The singer, 55, on a life in music, being objectified as a pop star in the 80s, and why she’s become less fearful as she’s got older
Music was everything when I was growing up. My dad [Marty Wilde] was always playing the guitar, writing songs, singing.
I vividly remember Cilla Black’s “Anyone Who Had a Heart” going to No 1 in 1964. I was four; I had no comprehension of what it was about, but I could feel the passion in the lyrics.
After the 1980s I felt very caged in by “Kids in America”. I put out a more R&B influenced album but the public just didn’t want that girl Kim Wilde doing that. So I got out of the music business. Now I realise what a piece of gold that song is; I feel extremely honoured it’s mine.
Looks were a big part of my success, and I always understood that. I grew up in the 70s when there were a lot of beautiful people around, not least David Bowie. I embraced it, but I never took myself that seriously.

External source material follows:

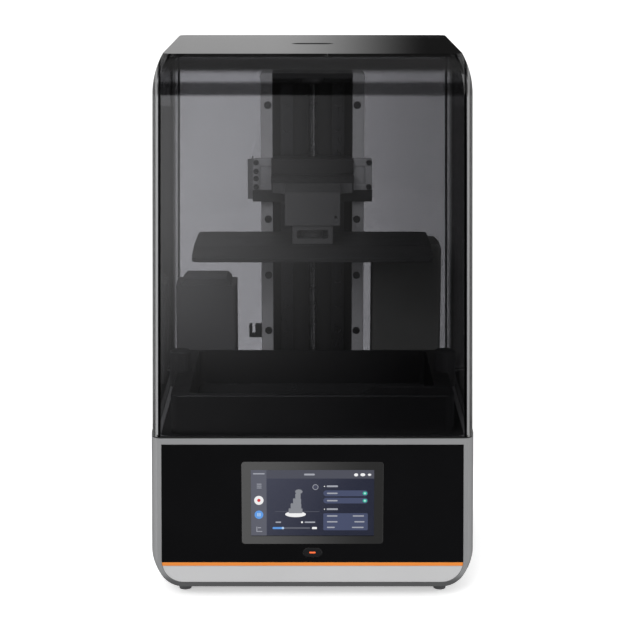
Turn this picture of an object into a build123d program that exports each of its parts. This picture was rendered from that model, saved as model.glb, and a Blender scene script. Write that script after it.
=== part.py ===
from build123d import *
import os
from math import sqrt

# A desktop resin printer, in millimetres. +Z is up and the front faces -Y. The origin is on the
# floor, in the middle of the footprint.

# ------------------------------------------------------------------ overall size
width = 294.0
depth = 270.0
height = 490.0

# ------------------------------------------------------------------ clearances
slip = 0.2  # between a piece and the opening that it drops into
running = 0.05  # radial, between a shaft and its bore
screw_room = 0.15  # radial, around a screw's shank
sliding = 1.5  # between the carriage and what it passes

# ------------------------------------------------------------------ base shell
foot_height = 11.5
base_height = 138.9
side_draft = 1.8  # each side leans in by this over the base's height
lower_corner = 30.0
nose_inset = 6.6  # the sides have drawn in by this at the front plane
nose_depth = 25.0  # and reach full width this far behind it
rear_corner = 6.0
shell_wall = 3.0

# ------------------------------------------------------------------ front panel
rim_side = 3.8
rim_top = 5.3
rim_bottom = 3.8
panel_seat = 5.0  # depth of the recess that the front pieces fill
panel_face = 0.8  # the panel's face lies this far behind the rim
trim_height = 15.7
stripe_height = 3.2
stripe_face = 0.5
glass_width = 127.0
glass_height = 77.0
glass_thickness = 1.6
glass_face = 0.4
glass_centre = 90.3  # height above the floor
display_width = 110.5
display_height = 62.0
display_frame = 3.0
button_width = 17.0
button_height = 9.0
button_centre = 43.5
light_width = 5.6
light_height = 1.5

# ------------------------------------------------------------------ deck
deck_rim = 9.0  # the shell's top face around the deck plate
deck_rear = 21.0  # the same at the back
deck_thickness = 4.0
deck_ledge = 8.0
ledge_thickness = 3.0

# ------------------------------------------------------------------ build plate
plate_width = 219.0
plate_depth = 126.0
plate_front = 60.0  # behind the front plane
plate_bottom = 148.3  # above the deck, as the carriage stands
plate_stop = 0.4  # left above the film at the carriage's lowest
plate_edge = 3.8  # thickness along the front edge
plate_rise = 4.3  # and this much more under the clamp
plate_back_drop = 1.8  # the top is lower again by this at the back edge
plate_slope = 38.0  # depth of the slope behind the front edge
plate_corner = 6.0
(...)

I felt a bit objectified as a pop star in the 80s, but I went along with it quite willingly. Although you’ll never find pictures of me displaying half as much as what the girls are showing these days. Maybe they’ve got better bodies!
The other day my daughter said to me: “It’s different now, Mum, it’s not so good, you had the best of it.” But everyone says that about every decade. It just seems to be the human condition to keep making the same mistakes.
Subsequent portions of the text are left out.